Biz Abhaz ve Türk milletleri olarak, tarihten gelen kardeşliğimizi ve ortak değerlerimiz olan bağımsız, özgür ve paylaşarak gelişme irademizi burada bir kez daha ilan ediyoruz.

 

Abhazya Cumhuriyeti'nin Türkiye Cumhuriyeti tarafından tanınması için, çalışmalarımızı yoğunlaştırmaya ve bu kardeşlik hedefine ulaşmaya kararlıyız.

 

Türkiye ile Abhazya arasında doğrudan ulaşım, turizm, ticaret, kültürel alışveriş ve ekonomik kalkınma için işbirliği, ülkelerimizin, bölge ülkelerinin ve bütün insanlığın yararınadır. Bu konulardaki engellerin kaldırılması ve olanakların geliştirilmesi için, bütün Karadeniz ülkelerini işbirliğine çağırıyoruz.

 

Karadeniz, bizim ortak vatanımızdır.


Karadenizliyiz ve Akdeniz bizim kardeş denizimizdir.

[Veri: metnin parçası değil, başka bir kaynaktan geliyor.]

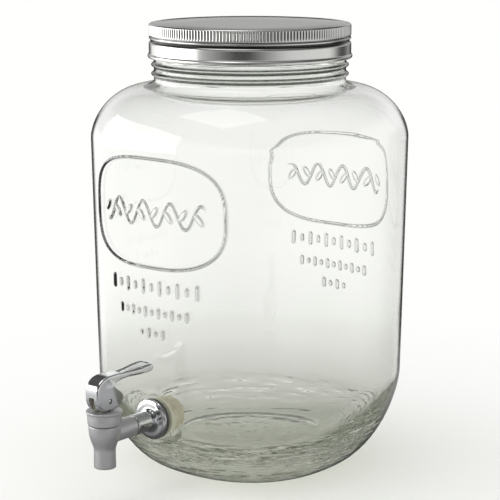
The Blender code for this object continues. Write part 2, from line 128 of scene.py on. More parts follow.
def finished(obj, body, slot, material, *nodes):
    """Gives a piece its material and its body, and hides the CAD nodes it stands for. The slot is not used.
    """
    obj.data.materials.clear()
    obj.data.materials.append(material)
    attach(obj, body)
    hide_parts(*nodes)


def store(obj, name, values):
    """Stores a number at each point of the mesh, for a material to read."""
    made = obj.data.attributes.new(name, "FLOAT", "POINT")
    made.data.foreach_set("value", values.astype(np.float32))


def lengths(line):
    """Distance of each point along a line from its start."""
    return np.concatenate([[0], np.cumsum(np.linalg.norm(np.diff(line, axis=0), axis=1))])


def points_at(stops, line):
    """Points at given distances along a line of two columns."""
    return np.stack([np.interp(stops, lengths(line), line[:, k]) for k in (0, 1)], -1)


def smoothstep(low, high, x):
    t = np.clip((np.asarray(x, float) - low) / (high - low), 0, 1)
    return t * t * (3 - 2 * t)


def rounded(profile, radius, steps=4, closed=False):
    """A profile of (r, z) points with its corners rounded, each by at most half its shorter side."""
    made = []
    count = len(profile)
    for i, corner in enumerate(profile):
        if not closed and i in (0, count - 1):
            made.append(corner)
            continue
        before, here, after = (Vector(profile[k % count]) for k in (i - 1, i, i + 1))
        reach = min(radius, (before - here).length / 2.05, (after - here).length / 2.05)
        start = here + (before - here).normalized() * reach
        end = here + (after - here).normalized() * reach
        for k in range(steps + 1):
            t = k / steps
            made.append(tuple(start * (1 - t) ** 2 + here * 2 * t * (1 - t) + end * t * t))
    return made


def ring_faces(rows, count, closed=False, caps=True):
    """Quads between rows of count points, with flat ends unless the rows close on themselves."""
    faces = []
    for r in range(rows if closed else rows - 1):
        low, high = r * count, (r + 1) % rows * count
        for i in range(count):
            j = (i + 1) % count
            faces.append((low + i, low + j, high + j, high + i))
    if caps and not closed:
        faces.append(tuple(range(count)))
        faces.append(tuple((rows - 1) * count + i for i in range(count)))
    return faces


def lathe(name, profile, segments, axis_at, closed=True, smooth_angle=40, flute=None, caps=True):
    """A turned piece from (radius, height) points in metres. flute(turn, radius, z) shifts the radius."""
    points = np.array(profile)
    turn = np.arange(segments) * math.tau / segments
    radius = np.repeat(points[:, 0][:, None], segments, 1)
    height = np.repeat(points[:, 1][:, None], segments, 1)
    if flute:
        radius = radius + flute(turn[None, :], radius, height)
    x = radius * np.cos(turn) + axis_at.x
    y = radius * np.sin(turn) + axis_at.y
    verts = np.stack([x, y, height + axis_at.z], -1).reshape(-1, 3)
    return new_object(name, verts, ring_faces(len(points), segments, closed, caps), smooth_angle)


def along_tap(point):
    """Lays a piece turned round Z along the tap: its height becomes reach from the jar's axis."""
    return Vector((point.x, JAR_AXIS.y - point.z, TAP_Z + point.y))


# Materials


def fill(tree, node, inputs):
    """Gives a node's inputs, by name or number, another node's output or a plain value."""
    for name, value in inputs.items():
        if isinstance(value, bpy.types.NodeSocket):
            tree.links.new(value, node.inputs[name])
        else:
            node.inputs[name].default_value = value


def new_node(tree, kind, inputs):
    made = tree.nodes.new("ShaderNode" + kind)
    fill(tree, made, inputs)
    return made


def node_material(name, inputs):
    """A material whose main shader has some inputs set, and the places its patterns are laid out by."""
    made = bpy.data.materials.new(name)
    made.use_nodes = True
    tree = made.node_tree
    shader = tree.nodes["Principled BSDF"]
    fill(tree, shader, inputs)
    return made, tree, shader, new_node(tree, "TexCoord", {}).outputs["Object"]


def noise(tree, coords, scale, detail=3.0, roughness=0.5, stretch=None):
    if stretch:
        coords = new_node(tree, "Mapping", {"Scale": stretch, "Vector": coords}).outputs["Vector"]
    inputs = {"Scale": scale, "Detail": detail, "Roughness": roughness, "Vector": coords}
    return new_node(tree, "TexNoise", inputs).outputs["Fac"]


def to_range(tree, value, low, high, from_low=0.35, from_high=0.65):
    inputs = {"Value": value, "From Min": from_low, "From Max": from_high, "To Min": low, "To Max": high}
    return new_node(tree, "MapRange", inputs).outputs["Result"]


def math_node(tree, operation, *values):
    made = new_node(tree, "Math", dict(enumerate(values)))
    made.operation = operation
    return made.outputs[0]


def stored(tree, name):
    """A number stored at the mesh's points."""
    made = tree.nodes.new("ShaderNodeAttribute")
    made.attribute_name = name
    return made.outputs["Fac"]


def mixed(tree, share, low, high, blend="MIX"):
    """A mix of two colours, each an output or a plain colour."""
    made = tree.nodes.new("ShaderNodeMix")
    made.data_type = "RGBA"
    made.blend_type = blend
    fill(tree, made, {"Factor": share, "A": low, "B": high})
    return made.outputs["Result"]


def mixed_shaders(tree, share, first, second):
    return new_node(tree, "MixShader", {0: share, 1: first, 2: second}).outputs[0]


def ramp_of(tree, value, stops):
    """A colour ramp through (place, colour) stops."""
    ramp = new_node(tree, "ValToRGB", {"Fac": value})
    made = ramp.color_ramp.elements
    while len(made) < len(stops):
        made.new(0.5)
    for stop, (place, colour) in zip(made, stops):
        stop.position = place
        stop.color = (*colour, 1)
    return ramp.outputs["Color"]


def tones(tree, value, colours, low=0.3, high=0.7):
    """Evenly spaced colours over a range of the value."""
    steps = len(colours) - 1
    stops = [(low + (high - low) * i / steps, colour) for i, colour in enumerate(colours)]
    return ramp_of(tree, value, stops)


def bump(tree, shader, height, strength, distance, under=None):
    """Bump on a shader, over another bump if one is given."""
    made = new_node(tree, "Bump", {"Height": height, "Strength": strength, "Distance": distance})
    if under:
        fill(tree, made, {"Normal": under})
    fill(tree, shader, {"Normal": made.outputs["Normal"]})
    return made.outputs["Normal"]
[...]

Karadeniz'e ve Akdeniz'e kıyısı olan bütün devletleri ve halkları, ekmeğimizi kazandığımız denizlerimizde ve topraklarımızda barış, dostluk ve bereket için ortak anlayış ve çabaya çağırıyoruz.



Bu amaçla

 

1. Karadeniz bölgesinde barışı ve gelişmeyi tehdit eden ABD ve NATO üslerinin tasfiye edilmesini, bölücü ve yobaz terörüne karşı mücadelenin desteklenmesini,


2. Abhazya Cumhuriyeti'nin ve Kuzey Kıbrıs Türk Cumhuriyeti'nin bütün bölge ve dünya devletleri tarafından tanınmasını,


3. Kırım'ın Rusya Federasyonu toprağı olarak kabul edilmesini,


4. Suriye'nin toprak bütünlüğünün ve Suriye'de barışın sağlanmasını,


5. Filistin halkı üzerindeki baskılara son verilmesini,


6. Libya'da toprak bütünlüğünün ve barışçı çözümün sağlanmasını,


7. Abhazya'ya, Türkiye'ye, Rusya'ya ve İran'a yönelik yaptırım ve ambargolarım kaldırılmasını, ülkeler arasında serbest ticaret ve ekonomik işbirliğinin oluşturulmasını,


8. Karadeniz ve Akdeniz ülkeleri arasında serbest ulaşım, iletişim, turizm, ekonomik ve kültürel gelişme önündeki engellerin kaldırılmasını
talep ederiz.


Bütün insanlığa 2020 yılında barış, dostluk ve refah dileriz.


Dünya kamuoyuna kardeşlik duyguları ve dostlukla duyururuz.